- Directed by: Kevin Chu
- Written by: Hsieh Hsing-kuo
- Produced by: Raymond Wong Pak-ming
- Starring: Yasuaki Kurata; Yukari Oshima;
- Cinematography: Liao Ching-song
- Edited by: Huang Chiu-Kuei
- Music by: Fu Li
- Production companies: Cinema City Company; Golden Princess Amusement;
- Distributed by: Long Shong Pictures
- Release date: 25 July 1986;
- Countries: Taiwan; Hong Kong;
- Languages: Mandarin Cantonese (dubbed) Hokkien

= A Book of Heroes =

1986 Taiwanese-Hong Kong film by Kevin Chu

A Book of Heroes (歡樂龍虎榜, released in the Philippines as Fight to Win Again) is a 1986 action comedy film directed by Kevin Chu, produced by Raymond Wong Pak-ming, and starring Yasuaki Kurata and Yukari Oshima. The film is a Taiwanese-Hong Kong co-production.

==Plot==
Policeman Hu Pai and his girlfriend are on a quest to find stolen gold before the Yamashita gang can get to it.
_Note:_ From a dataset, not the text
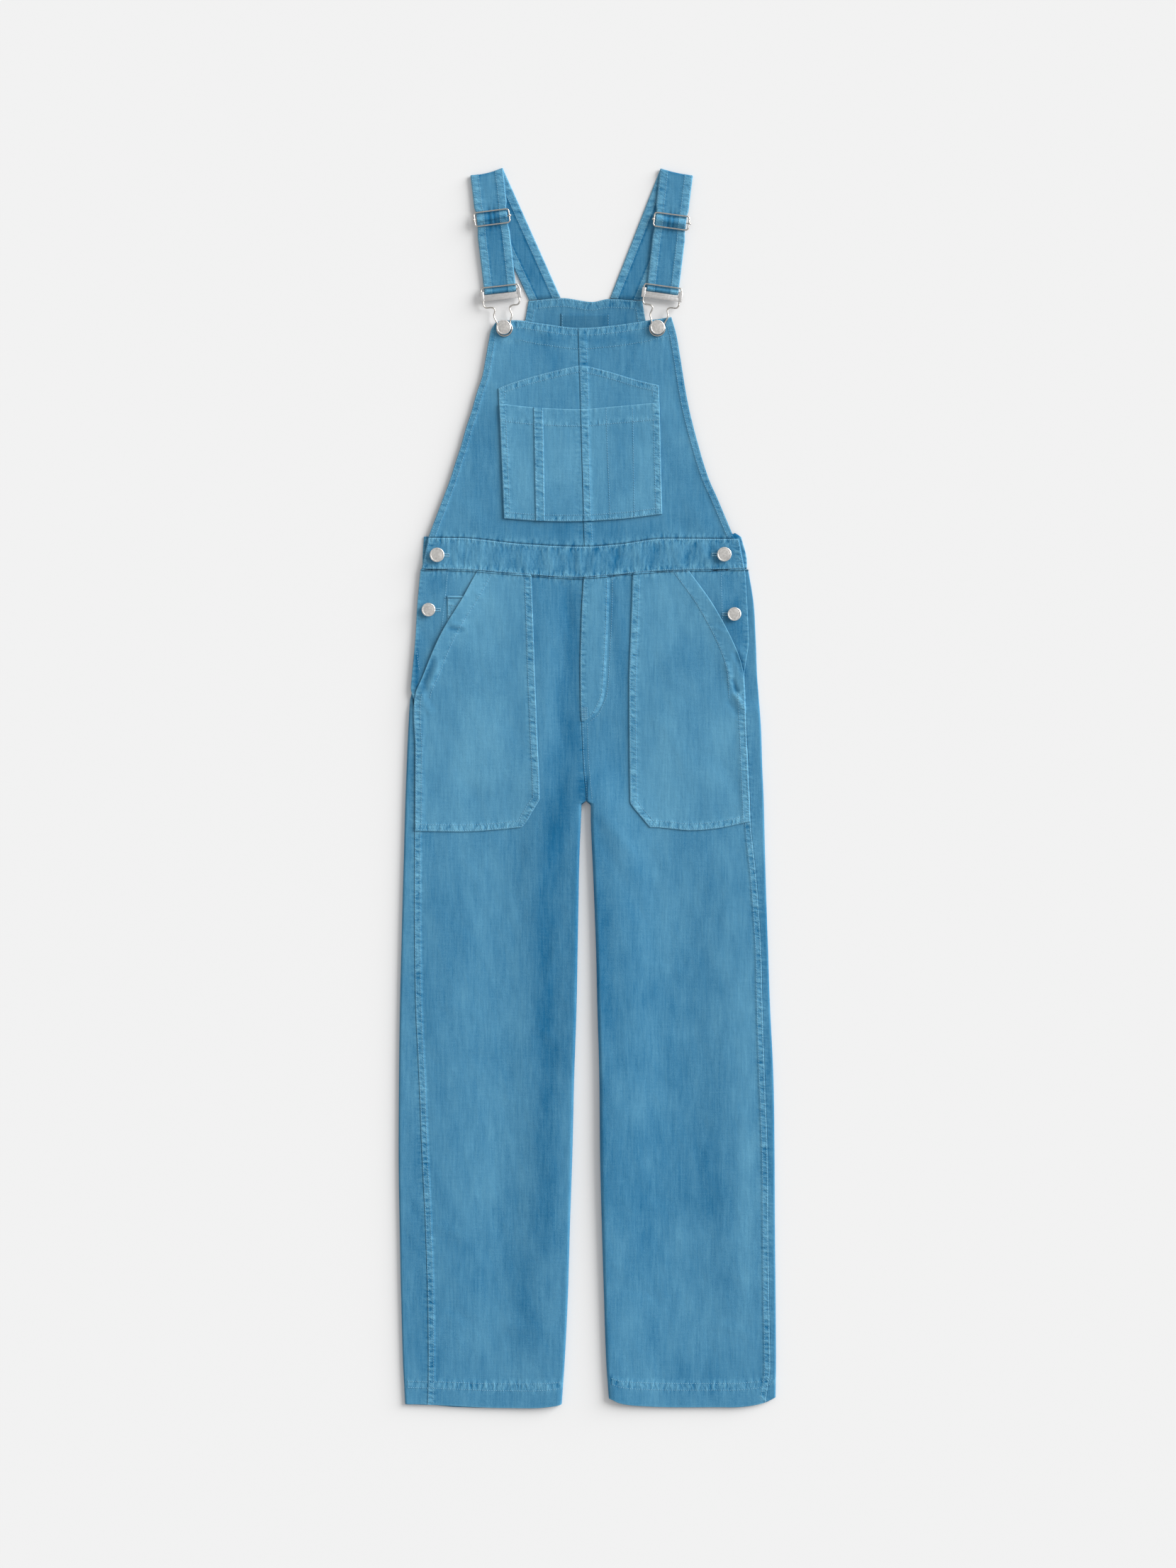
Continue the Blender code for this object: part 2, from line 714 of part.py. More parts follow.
def hip_pocket(name, hip, way):
    """Large patch pocket with a slanted mouth and a cut-off lower inner corner."""
    side = "left" if way < 0 else "right"
    heights = [hip[0].height, hip[0].height + 10, 685.0, 701.0, 745.0, 790.0, 826.0]
    heights += [841.0, 862.0, 883.0, 904.0, 925.0, 945.0, WAIST_LOW]
    rows = []
    for height in heights:
        left, right = read(hip, height, "left"), read(hip, height, "right")
        if way < 0:
            across = spread(left, right, [0.0, HIP_HEM - 0.8, HIP_HEM], 5, [0.0])
            mouth = (0, 1)
        else:
            across = spread(left, right, [0.0], 5, [0.0, HIP_HEM - 0.8, HIP_HEM])
            mouth = (len(across) - 2, len(across) - 1)
        row = []
        for k, x in enumerate(across):
            rise = 0.3 if k in mouth and height > HIP_MOUTH_LOW else 0.0
            row.append((x, leg_height(x, height), rise))
        rows.append(row)
    panel(
        name,
        rows,
        lambda x, h: lay(x, h) + GAP + FELL_RISE + mouth_gape(x, h, hip, side),
        POCKET_CLOTH,
    )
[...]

Meanwhile, Oshima Yamashita is unaware that his hired fighter is actually an undercover cop.

==Cast==
- Yasuaki Kurata as Oshima Yamashita
- Yukari Oshima as Yamashita's hired fighter
- Hu Kua as Hu Pai
- David Tao as David
- Elsa Yang as Yang Shan Shan
- Bin Bin as kid at bachelor club

==Release==
A Book of Heroes was released in Taiwan in 1986. In the Philippines, the film was released as Fight to Win Again by Pioneer Releasing on 25 August 1987, connecting it to the unrelated Hong Kong film The Magic Crystal (released as Fight to Win in the country); posters credited Yukari Oshima and Yasuaki Kurata as Cynthia Luster and Shoji Karada respectively.

==Home media==
A Book of Heroes was first released on VCD in Hong Kong by Joy Sales on 22 November 2007; it has since gone out of print. The online store FLK Cinema, which originated in Clapham, London, also released the film on DVD-R (with the title Fight to Win Again).

==Critical reception==
The Encyclopedia of Martial Arts Movies authors Bill Palmer, Karen Palmer, and Ric Meyers gave the film three and a half out of four stars, indicating a "Very Good" quality.